For a long time I have opposed single letter variable names. Often I see code which has a variable for a fixed purpose with a single letter name, EG “FILE *f;“, the problem with this is that unless you choose a letter such as ‘z‘ which has a high scrabble score (and probably no relation to what your program is doing) then it will occur in other variable names and in reserved words for the language in question. As a significant part of the time spent coding will involve reading code so even for programmers working on a project a useful amount of time can be saved by using variable names that can easily by found by a search program. Often it’s necessary to read source code to understand what a system does – so that is code reading without writing.

With most editors and file viewing tools searching for a variable with a single character name in a function (or source file for a global variable) is going to be difficult. Automated searching is mostly useless, probably the best option is to have your editor highlight every instance and visually scan for the ones with are not surrounded by brackets, braces, parenthesis, spaces, commas, or whatever else is not acceptable in a variable name in the language in question.

Of course if you have a syntax highlighting editor then it might parse enough of the language to avoid this. But the heavier editors are not always available. Often I edit code on the system where the crash occurs (it makes it easier to run a debugger). Installing one of the heavier editors is often not an option for such a task (the vim-full Debian/Lenny package for AMD64 has dependencies that involve 27M of packages files to download and would take 100M of disk space to install quite a lot to ask if you just want to edit a single source file). Incidentally I am interested in suggestions for the best combination of features and space in a vi clone (color syntax highlighting is a feature I desire).

But even if you have a fancy editor, there is still the issue of using tools such as less and grep to find uses of variables. Of course for some uses (such as a loop counter) there is little benefit in using grep.

Another issue to consider is the language. If you write in Perl then a search for \$i should work reasonably well.

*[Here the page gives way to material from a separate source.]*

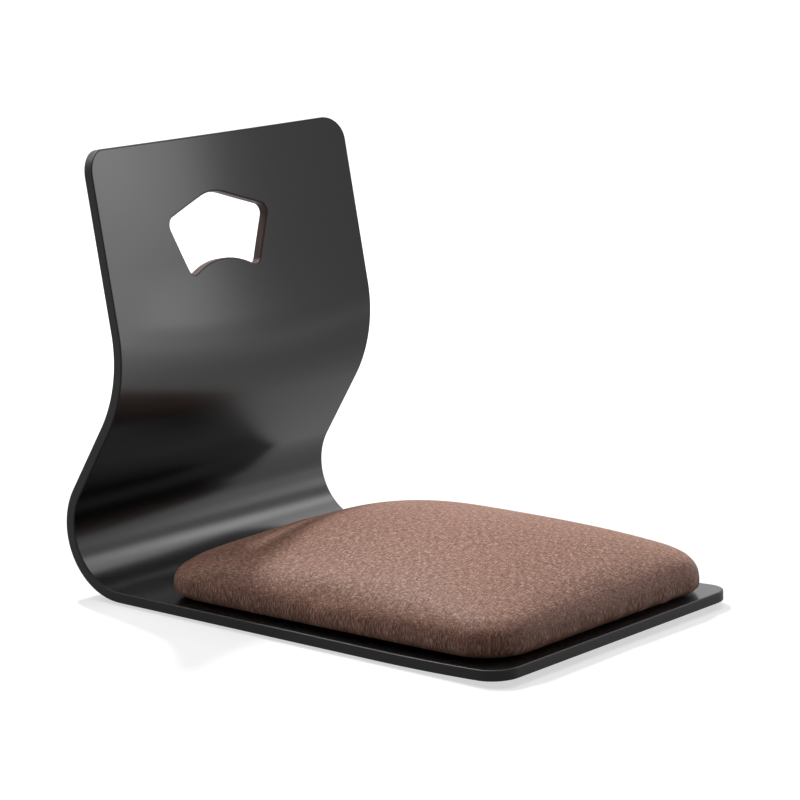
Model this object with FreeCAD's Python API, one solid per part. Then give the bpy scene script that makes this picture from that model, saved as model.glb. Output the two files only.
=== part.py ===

One of the greatest uses of single letter variable names is the ‘i‘ and ‘j‘ names for loop counters. In the early days of computing FORTRAN was the only compiled language suitable for scientific tasks and it had no explicit way of declaring variables, if a variable name started with i, j, k, l, m, or n then it was known to be an integer. So i became the commonly used name for a loop counter (the first short integer variable name). That habit has been passed on through the years so now many people who have never heard of FORTRAN use i as the name for a loop counter and j as the name for the inner loop in nested loops. [I couldn’t find a good reference for FORTRAN history – I’ll update this post if someone can find one.]

But it seems to me that using idx, index, or even names such as item_count which might refer to the meaning of the program might be more efficient overall. Searching for instances of i in a program is going to be difficult at the best of times, even without having multiple loops (either in separate functions or in the same function) with the same variable name.

So if there is to be a policy for variable names for counters, I think that it makes most sense to have multiple letters in all variable names to allow for easy grepping, and to have counter names which apply to what is being counted. Some effort to give different index names to different for/while loops would make sense too. Having two different for loops with a counter named index is going to make things more difficult for someone who reads the code. Of course there are situations where two loops should have the same variable, for example if one loop searches through an array to find a particular item and then the next loop goes backward through the array to perform some operation on all preceding items then it makes sense to use the same variable.

12 comments to Variable Names

  • Jan Hudec

    Ouch, it scrubbed the characters in really bad way. I’ll try once more with entities:

    Searching for ‘i’ with grep, less or vim is exactly as easy as searching for ‘index’ — that’s what the ‘\<’ and ‘>’ (or their perl equivalent ‘\b’) are for. Just search for ‘\<i\>‘ instead of just ‘i’. And not-regexp-enabled editors will always at least have a ‘whole word’ option to their search which will do the same service.

    On a side note, perl is actually much *worse* than most languages, because grepping for ‘\$i\>’ will also give you all dereferences of ‘@i’ and ‘%i’, while you still need to cover some more obscure ways of writing ‘$i’ like ‘${ i }’, ‘${”i”}’ and such (’\$\{[ \t\n]*i\>’ is almost good as symbolic references are not allowed under strict).

  • In lenny there is a package called just “vim” which includes syntax-highlighting, but doesn’t depend on X11 or gnome packages. And there’s vim-nox also, but I’m not quite sure about their differences

  • Giacomo Catenazzi

    IMO programmers can afford full vim in a development environment, and to do security check and patch, a good environment give great advantages (and fewer embarrassing errors/typo).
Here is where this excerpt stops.